Joseph Benson’s Bible Commentary
2 Chronicles 36:22
Now in the first year of Cyrus Kennicott thinks that the last two verses of this book belong properly to the book of Ezra, and were subjoined to the Chronicles through the inadvertency of some transcriber. And thus ends the history of the kingdom of Judah, as governed by the successors of the illustrious King David, with the destruction of Jerusalem, the temple, and the whole Jewish monarchy, by the conquest of the Babylonian king: which, in the course of a righteous providence, in punishment of the idolatry and other sins of this people, fell out about nine hundred and three years after their deliverance from Egypt; eight hundred and sixty-three from their first entrance into the land of Canaan; four hundred and sixty-eight from David's reign; four hundred and seventeen after the building of the temple; and one hundred and thirty-four after the destruction of the kingdom of the ten tribes.
It is justly observed by a late writer, that the propriety of this dispensation of Divine Providence toward this people will appear, if we reflect,
1st, That this dreadful calamity came upon them gradually, by a succession of judgments, from less to greater, for the space of twenty-two years; in which the lenity of God was very apparent, and which should have been a warning to them, that the threatenings denounced by the prophets would certainly be executed; but which effected no amendment of the religion or morals of the nation; Zedekiah, the last king, being as bad as his predecessors.
2d, That it was a just punishment of their sins, particularly of their idolatry, whereby they forsook God, and therefore God justly forsook them, and delivered them into the hands of their enemies, as Moses had foretold, Leviticus 26:30.
3d, That this terrible overthrow was the most effectual means to work their reformation, which was the end proposed by the divine wisdom. Now, in their captive, disconsolate state, they had time, and their calamities had a natural tendency to give them a disposition, to reflect upon the long series of iniquity and perverseness which had brought them under the heaviest of God's judgments. Now their own wickedness corrected them, and their backslidings reproved them: now they must know and see that it was an evil thing and bitter, that they had forsaken the Lord their God, and that his fear had not been in them, Jeremiah 2:19. In the land of their captivity, the sermons of the prophets, declaiming with the highest authority against their profane and vicious practices, would be still sounding in their ears, and their abject, wretched condition, the consequence of such practices, would cause these discourses to sink deep into their hearts, and produce an utter detestation of what they very well knew was the cause of all their grievous sufferings.

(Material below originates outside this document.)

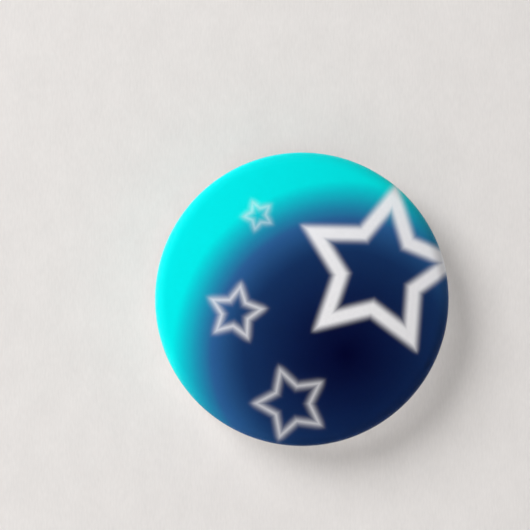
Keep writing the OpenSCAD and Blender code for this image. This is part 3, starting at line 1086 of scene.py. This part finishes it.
class SCENE_OT_badge_stage(bpy.types.Operator):
    """The paper sheet and floor, the soft lamps and the camera"""

    bl_idname = "scene.badge_stage"
    bl_label = "Stage"

    def execute(self, context):
        paper = textured_paper()
        backdrop_at = (0, SHEET_DEPTH, SHEET_REACH / 2 - FLOOR_DROP)
        backdrop = add_sheet("backdrop", backdrop_at, SHEET_REACH, math.pi / 2, paper)
        add_sheet("floor", (0, 0, -FLOOR_DROP), FLOOR_REACH, 0, paper)
        # the eye alone sees the backdrop, so that it throws no light or shade on the badge's back
        backdrop.visible_diffuse = False
        backdrop.visible_transmission = False
        backdrop.visible_shadow = False
        studio_world()
        key, fill, back_key = (add_lamp(*lamp) for lamp in LAMPS)
        key.visible_glossy = False
        fill.visible_glossy = False
        # the back key is kept off the film, whose edge it would line with light in the front view
        lit = bpy.data.collections.new("lit_from_behind")
        for thing in bpy.data.objects:
            if thing.type == "MESH" and thing.name != "film_skin":
                lit.objects.link(thing)
        back_key.light_linking.receiver_collection = lit
        view = bpy.data.cameras.new("view")
        view.lens = LENS
        eye = bpy.data.objects.new("view", view)
        eye.location = VIEW_AT
        eye.rotation_euler = (math.pi / 2, 0, 0)
        context.scene.collection.objects.link(eye)
        context.scene.camera = eye
        context.scene.view_settings.view_transform = "Standard"
        return {"FINISHED"}


class VIEW3D_PT_badge(bpy.types.Panel):
    """The badge's sizes, colours and pieces"""

    bl_label = "Button badge"
    bl_space_type = "VIEW_3D"
    bl_region_type = "UI"
    bl_category = "Badge"

    def draw(self, context):
        for group in (context.scene.badge_sizes, context.scene.badge_colours):
            for name in group.bl_rna.properties.keys():
                if name not in ("rna_type", "name"):
                    self.layout.prop(group, name)
        for operator in OPERATORS:
            self.layout.operator(operator.bl_idname)


OPERATORS = (
    MESH_OT_badge_film,
    MESH_OT_badge_print,
    MESH_OT_badge_shell,
    MESH_OT_badge_plate,
    MESH_OT_badge_spring,
    MESH_OT_badge_needle,
    SCENE_OT_badge_stage,
)
CLASSES = (BadgeSizes, BadgeColours, *OPERATORS, VIEW3D_PT_badge)


def register():
    for each in CLASSES:
        bpy.utils.register_class(each)
    bpy.types.Scene.badge_sizes = bpy.props.PointerProperty(type=BadgeSizes)
    bpy.types.Scene.badge_colours = bpy.props.PointerProperty(type=BadgeColours)


def unregister():
    del bpy.types.Scene.badge_colours
    del bpy.types.Scene.badge_sizes
    for each in reversed(CLASSES):
        bpy.utils.unregister_class(each)


def main():
    """Makes every piece in order."""
    register()
    bpy.ops.mesh.badge_film()
    bpy.ops.mesh.badge_print()
    bpy.ops.mesh.badge_shell()
    bpy.ops.mesh.badge_plate()
    bpy.ops.mesh.badge_spring()
    bpy.ops.mesh.badge_needle()
    bpy.ops.scene.badge_stage()
    deselect()


if __name__ == "__main__":
    main()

4th, The law of God, written by Moses, as the rule of their conduct in all affairs, civil and religious, and the ground of their happiness, they had so far neglected, that once it was almost unknown and lost among them, 2 Kings 22:8. This contempt of the divine law the prophets had frequently and strongly protested against, and publicly declared that it would be their ruin. And in their ruined state this would be remembered as the primary reason of all their sufferings; and they would be made thoroughly sensible that a due regard to the law of God was the only way to recover his favour and their own prosperity; and accordingly would be disposed to attend to it; which, in some measure, was the case. This was another good effect of this dispensation, and may justly be given as one good reason of their being so strongly fixed against idolatry ever after the Babylonish captivity.
5th, This dispensation was also calculated to produce good effects among the nations whither they were carried into captivity. For wherever they were dispersed, in the eastern countries, they would bring with them the knowledge of the true God, now seriously impressed upon their hearts. But Divine Providence, by such signal circumstances of his interposition as were published and known over all the vast extent of the eastern empire, raised some of the captive Jews to the highest posts of dignity and power in the courts of Assyria and Persia, (Daniel 1:19,) insomuch that the most haughty monarchs openly confessed the living and true God, (Daniel 2:47; Daniel 4:34, &c.,) and made decrees, which were published throughout their spacious dominions, in favour of the profession and worship of him. Daniel 3:29; Daniel 6:25, &c. From all this, it is clear, that the Jews, notwithstanding their depravity in their own country, during the captivity of seventy years, must have been the means of diffusing a blessed light all over the eastern countries. And thus, in this dispensation also, God, the Father and Governor of mankind, was working for the reformation and improvement of the world, in that which is the true excellence of their nature, and the only foundation of their happiness. See Dodd and Taylor's Scheme of Scripture Doctrine.